F. Sections 38A and 38B (Performers’ Rights)
These provisions are newly added to consolidate and provide certain economic rights and moral rights to the performers. Once a performer has consented incorporation of his performance in a cinematograph film, the performers’ rights (not moral rights) can be enjoyed by the producer. However, a performer is entitled to performance royalty where ‘the performances are made for commercial use’.
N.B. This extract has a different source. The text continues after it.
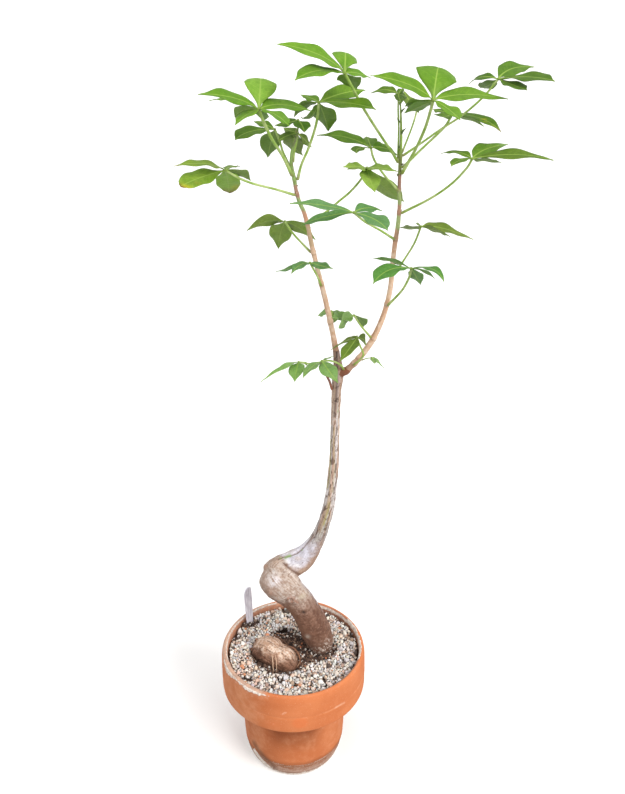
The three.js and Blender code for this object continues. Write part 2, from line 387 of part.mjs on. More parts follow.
// the tag stands in both, the trunk and its roots pass through both
function tagSolid(grow) {
  const pos = [], tri = [], out = [];
  const w = TAG.w / 2 + grow, h = TAG.h, n = 10;
  out.push([-w * 0.35, -TAG.below - 3 - grow], [w * 0.35, -TAG.below - 3 - grow], [w, -TAG.below + 6]);
  const cr = 5.5, top = h;
  for (let i = 0; i <= n / 2; i++) { const a = (Math.PI / 2) * (i / (n / 2)); out.push([w - cr + cr * Math.cos(a), top - cr + cr * Math.sin(a)]); }
  for (let i = 0; i <= n / 2; i++) { const a = Math.PI / 2 + (Math.PI / 2) * (i / (n / 2)); out.push([-w + cr + cr * Math.cos(a), top - cr + cr * Math.sin(a)]); }
  out.push([-w, -TAG.below + 6]);
  const c = Math.cos((TAG.turn * Math.PI) / 180), s = Math.sin((TAG.turn * Math.PI) / 180), t = TAG.t / 2 + grow;
  for (const y of [-t, t]) for (const [x, z] of out) {
    pos.push(TAG.x + x * c - y * s + TAG.lean[0] * z, TAG.y + x * s + y * c + TAG.lean[1] * z, GRAVEL_Z + z);
  }
  const m = out.length;
  for (let i = 0; i < m; i++) { const k = (i + 1) % m; tri.push(k, i, m + i, k, m + i, m + k); }
  const faces = THREE.ShapeUtils.triangulateShape(out.map((p) => new THREE.Vector2(p[0], p[1])), []);
  for (const f of faces) { tri.push(f[0], f[1], f[2]); tri.push(m + f[2], m + f[1], m + f[0]); }
  return solid(pos, tri);
}
const tag = tagSolid(0);
const cutters = [...trunkParts(GAP + 0.35), ...rootlets(GAP)];
let soil = soilRaw;
for (const c of cutters) soil = soil.subtract(c);
soil = biggest(soil.subtract(tagSolid(GAP)));

// opening in the gravel round the root and the foot of the trunk: distance from the axis every ten degrees
const OPENING = [45.6, 44.7, 42.8, 38.6, 34.1, 27.7, 25.3, 24.9, 26.0, 28.7, 30.7, 32.7, 34.0, 34.7, 33.2, 32.8, 36.5, 42.2, 44.1, 44.7, 44.4, 43.8, 42.8, 41.7, 40.3, 37.3, 34.2, 32.4, 30.5, 27.4, 26.2, 25.9, 29.5, 34.9, 41.2, 44.4];
function gravelSolid() {
  const seg = OPENING.length, outR = inR - 0.9 - g, rings = 4, pos = [], tri = [];
  const layer = (top) => {
    for (let j = 0; j <= rings; j++) for (let i = 0; i < seg; i++) {
      const a = (2 * Math.PI * i) / seg, r = OPENING[i] + (j / rings) * (outR - OPENING[i]);
      const z = top ? GRAVEL_Z + 0.8 * noise(a * 2, r * 1.9) - (j === 0 ? 2.2 : 0) : GRAVEL_Z - GRAVEL_T;
      pos.push(r * Math.cos(a), r * Math.sin(a), z);
    }
  };
  layer(true); layer(false);
  const N = (rings + 1) * seg;
  for (let j = 0; j < rings; j++) for (let i = 0; i < seg; i++) {
    const k = (i + 1) % seg, a = j * seg + i, b = j * seg + k;
    tri.push(a, a + seg, b + seg, a, b + seg, b);
    tri.push(N + a, N + b + seg, N + a + seg, N + a, N + b, N + b + seg);
  }
  for (let i = 0; i < seg; i++) {
    const k = (i + 1) % seg, o = rings * seg;
    tri.push(i, k, N + k, i, N + k, N + i);
    tri.push(o + k, o + i, N + o + i, o + k, N + o + i, N + o + k);
  }
  return solid(pos, tri);
}
let gravel = gravelSolid();
if (gravel.volume() < 0) throw new Error('gravel inside out');
for (const c of cutters) gravel = gravel.subtract(c);
gravel = biggest(gravel.subtract(tagSolid(GAP)));

// ---------------------------------------------------------------- shoots and leaves
const leftShoot = tube(LEFT_SHOOT, 8);
const rightShoot = tube(RIGHT_SHOOT, 8);
const twig = tube(TWIG, 6);

// smooth run of points through the measured ones
function smoothRun(pts, count) {
  const curve = new THREE.CatmullRomCurve3(pts.map(V), false, 'centripetal');
  return curve.getSpacedPoints(count).map((p) => [p.x, p.y, p.z]);
}
function leaf(name, rp, petiole, leaflets) {
  const hub = V(petiole[0]);
  const run = petiole.length > 2 ? smoothRun(petiole, 5) : petiole;
  const n = run.length - 1;
  const line = run.map((p, i) => [...p, rp * (i === 0 ? 0.95 : i === n ? 1.15 : 0.9)]);
  const parts = [tube(line, 6), ball(hub, Math.max(1.1, rp * 1.25))];
  for (const l of leaflets) parts.push(leaflet(hub, l));
  return biggest(join(parts));
}

// ---------------------------------------------------------------- the part
const PIECES = [
  ['pot', pot, 0xc8703f, 0.85], ['soil', soil, 0x3a2c22, 1.0], ['gravel_topdressing', gravel, 0xb9a897, 0.95], ['plant_label', tag, 0xd9d9dc, 0.5],
  ['trunk', trunk, 0x8d7566, 0.85], ['left_shoot', leftShoot, 0xa9865f, 0.7], ['right_shoot', rightShoot, 0xa9865f, 0.7], ['twig', twig, 0x8a5a3c, 0.8],
];
const GREENS = [0x6f9a35, 0x7aa63a, 0x5d8a38, 0x689a4a];
LEAVES.forEach(([name, rp, petiole, leaflets], i) => {
  PIECES.push([name, leaf(name, rp, petiole, leaflets), GREENS[i % 4], 0.55]);
});

// the origin: middle of the whole part's footprint, on the ground
const box = new THREE.Box3();
const made = PIECES.map(([name, man, color, rough]) => {
  const geo = toGeometry(man);
  geo.computeBoundingBox();
  box.union(geo.boundingBox);
  return [name, geo, color, rough];
});
const cx = (box.min.x + box.max.x) / 2, cy = (box.min.y + box.max.y) / 2;

const group = new THREE.Group();
group.name = 'floss_silk_tree';
for (const [name, geo, color, rough] of made) {
  geo.translate(-cx, -cy, -box.min.z);
  const mesh = new THREE.Mesh(geo, new THREE.MeshStandardMaterial({ color, roughness: rough, metalness: 0 }));
  mesh.name = name;
  group.add(mesh);
}
export default group;
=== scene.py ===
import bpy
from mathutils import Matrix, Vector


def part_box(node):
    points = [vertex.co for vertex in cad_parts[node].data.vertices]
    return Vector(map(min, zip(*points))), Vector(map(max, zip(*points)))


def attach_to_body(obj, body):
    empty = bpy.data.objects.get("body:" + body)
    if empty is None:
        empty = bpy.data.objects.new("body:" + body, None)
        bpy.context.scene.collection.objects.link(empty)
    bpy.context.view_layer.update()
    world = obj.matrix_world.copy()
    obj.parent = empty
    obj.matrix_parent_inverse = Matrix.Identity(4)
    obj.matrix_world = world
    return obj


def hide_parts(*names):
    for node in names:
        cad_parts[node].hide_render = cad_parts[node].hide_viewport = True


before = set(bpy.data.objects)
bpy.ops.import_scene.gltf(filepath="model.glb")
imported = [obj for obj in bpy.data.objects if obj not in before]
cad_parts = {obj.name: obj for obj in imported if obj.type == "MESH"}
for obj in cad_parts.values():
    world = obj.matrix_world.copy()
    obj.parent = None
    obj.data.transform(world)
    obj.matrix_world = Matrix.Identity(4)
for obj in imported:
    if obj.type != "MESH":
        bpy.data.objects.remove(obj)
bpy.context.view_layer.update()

import math

import bpy
import numpy as np
from mathutils import Matrix

scene = bpy.context.scene
lo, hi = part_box("pot")
AXIS = np.array([(lo[0] + hi[0]) * 500.0, (lo[1] + hi[1]) * 500.0, 0.0])   # the pot's axis in the part's frame

# ------------------------------------------------------------------ camera
cam_data = bpy.data.cameras.new("camera")
cam = bpy.data.objects.new("camera", cam_data)
scene.collection.objects.link(cam)
cam_data.sensor_width = 36.0
cam_data.lens = 36.0 * 801.5 / 794.0
cam.location = (np.array([20.7, -671.8, 750.25]) + AXIS) / 1000.0
cam.rotation_euler = (math.radians(65.0), 0.0, 0.0)
cam_data.clip_start, cam_data.clip_end = 0.01, 50.0
scene.camera = cam

# ------------------------------------------------------------------ measured lines
POT_H, RIM_R, RIM_Z, INNER_R, GRAVEL_Z = 142.5, 77.6, 94.7, 71, 136.2
BODY_IN = 47.6
POT_PROFILE = [[11.00, 0.00], [46.80, 0.00], [48.20, 1.20], [50.90, 6.50], [53.10, 13.00], [55.10, 23.00], [55.80, 36.00], [56.20, 60.00], [56.20, 91.70], [57.60, 94.30], [60.00, 94.70], [74.60, 94.70], [76.90, 95.70], [77.50, 98.10], [77.60, 114.90], [77.10, 115.70], [77.50, 116.70], [77.00, 135.50], [75.90, 140.70], [74.00, 142.50], [73.20, 142.50], [71.60, 141.50], [71.00, 139.10], [70.40, 118.50], [68.40, 108.50], [62.00, 101.50], [50.60, 90.70], [47.60, 83.70], [47.60, 50.00], [46.00, 26.00], [42.60, 14.00], [38.60, 9.50], [11.00, 9.50]]
SOIL_PROFILE = [[0.00, 9.85], [38.00, 9.85], [42.10, 14.35], [45.45, 26.50], [47.25, 50.50], [47.25, 84.10], [50.05, 91.10], [61.65, 102.10], [67.85, 109.10], [69.85, 119.10], [69.75, 130.25]]
TAG = { "w": 12.4, "t": 1.2, "h": 48, "below": 20, "x": -50.0, "y": 42.4, "turn": 56, "lean": [-0.03, 0] }
LOWER_ARM = [
  [30.0,4.0,60.0,5.00], [30.5,4.0,85.0,7.50], [30.5,4.0,105.0,9.00], [29.5,3.5,118.0,10.20], [30.6,5.0,128.8,10.41],
  [28.4,4.0,143.7,14.67], [24.4,2.0,160.1,15.76], [18.5,-1.0,178.3,15.51], [12.7,-3.0,193.3,14.73], [6.3,-4.0,205.3,14.89],
  [-2.5,-5.0,217.2,16.08], [-11.5,-5.0,226.1,17.55], [-18.6,-4.0,233.7,16.48], [-21.9,-2.0,239.1,12.35], [-24.6,-0.3,243.6,5.50]]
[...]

Further, the provisions relating to the assignment of copyrights are made applicable mutatis mutandis to the performers’ rights. Therefore, a performer cannot assign his rights on his performance contrary to his agreement with a society (which may come into existence after the commencement of the amendment) and no assignment of performance will affect a performer’s rights to receive equal share of royalties from the non theatrical exploitation of the performance as part of the film or from any exploitation of the sound recording.
G. Other Provisions
There are a number of other provisions that are amended to provide clarity and to consolidate the current law. The definition of ‘Performer’ has been modified to exclude incidental performances. Section 14 has been added to provide digital storage of a cinematograph film, sound recording and other works as a separate copyright. ‘Commercial Rental’ has been defined to exclude non profit libraries. The provisions relating to compulsory licenses for the benefit of the disabled, extension of the term of copyrights in photographs, Digital Rights Management provisions come with noble intentions. The proposal of making the ‘principal director’ as a co-author of the cinematograph film has been dropped following the standing committee report on the ground that the ‘time was not ripe’! For whatever that means, it certainly is a sigh of relief for the producers.